A two-and-a-half-hour negotiating session in the offices of the Federal Mediation Service yesterday failed to budge either side in the four-day-old strike by musicians of the National Symphony Orchestra.

When the meeting ended exactly where it had begun, according to both players and management, federal mediator Harold Mills set the next meeting for Wednesday, Oct. 4.

In the meantime, the symphony management has not yet canceled the six concerts scheduled in Mexico next week. A spokesman for management said yesterday, "Our deadline is not until Thursday evening. Anything could happen."
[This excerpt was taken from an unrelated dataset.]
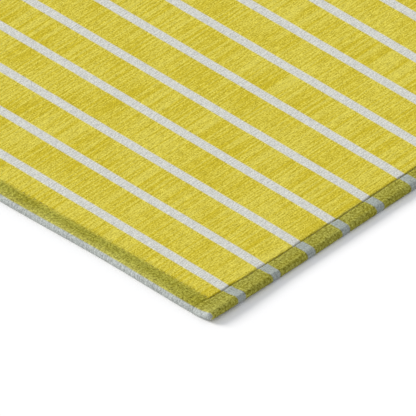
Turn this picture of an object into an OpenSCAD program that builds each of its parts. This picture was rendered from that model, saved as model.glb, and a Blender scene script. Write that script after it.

After the session with the mediator, which was the first meeting held since the strike began at midnight last Saturday, William Foster, chairman of the players' negotiating committee, said, "The union was told by the chairman of the symphony association's negotiating committee, Richard G. Kleindienst, that their position had not changed. We are still faced with a situation where the board of directors, who have made substantial commitments to improving the quality and stature of the orchestra, are refusing to make a commitment to the current orchestra members and to the future of the National Symphony."

At the same time that the negotiations were in progress, the symphony association was holding its annual meeting. David Lloyd Kreeger, retiring after eight years as president, spoke "with deep regret" of "leaving office at this unhappy time." There was no other mention of the strike.Kreeger is being succeeded by Austin Kiplinger of Kiplinger Letters. The symphony management issued no statement following the breakdown of negotiations.

The musicians are continuing their picket lines at the Kennedy Center.